I may have mentioned the Jailbait Girls before. They were a group of high school freshmen that hung out with the Shiftless Twenty-something Losers that frequented The Scary Denny's. Sometimes, they crawled off to one of the guys' car and performed illicit acts. Once, The Blonde Jailbait Girl got caught by our manager peforming an illicit act on one of these guys. But, for the most part, the illicit acts went semi-undetected, except by the cheers of the other Shiftless Twenty-something Losers. The Blonde Jailbait Girl would respond to these cheers with smiles and blushes and giggles. Ugh!

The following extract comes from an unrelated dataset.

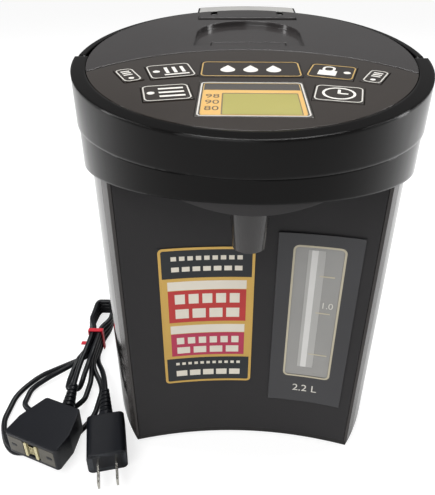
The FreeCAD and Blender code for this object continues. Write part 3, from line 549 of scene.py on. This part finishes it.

Anyway, one night I was on my smoke break and was talking to one of the Shiftless Twenty-something Losers outside. Blonde Jailbait Girl was in attendance. They guy said something about the pregnancy rate among teens. I said it was so saddening. He agreed, despite the fact that The Blond Jailbait Girl was simpering all over his arm. I think he was her current car buddy at the time. Hypocrite. Anyway, I said that teenagers aren't equipped to handle the consequences of sex. Blond Jailbait Girl started spitting fire at me, saying how she'd been having sex for two years and she was perfectly fine about it and who was I to judge her? I didn't know nothin. About. Her. Life.

Sadly, ten to one, it involved early-childhood sexual molestation by a close family friend or, God forbid, relative OR maybe just a stand-offish father who never gave her his approval so she seeks it sexually from random men who could be jailed for sleeping with her.

Either way, I ended by saying that "maybe she was the exception to the rule," but if you aren't old enough to support yourself and a child, then you shouldn't be having sex. Also, my body didn't finish developing until college. I mean, if you can't wait for independence, financial stability, and emotional maturity- at least let your body develop before you start lending it out.

Sorry for being preachy, but there it is. Leave me a note and I can argue further. I love to debate hot topics. Anyone have thoughts on Joel vs. Mike from Mystery Science Theater? Cause I sure as heck do.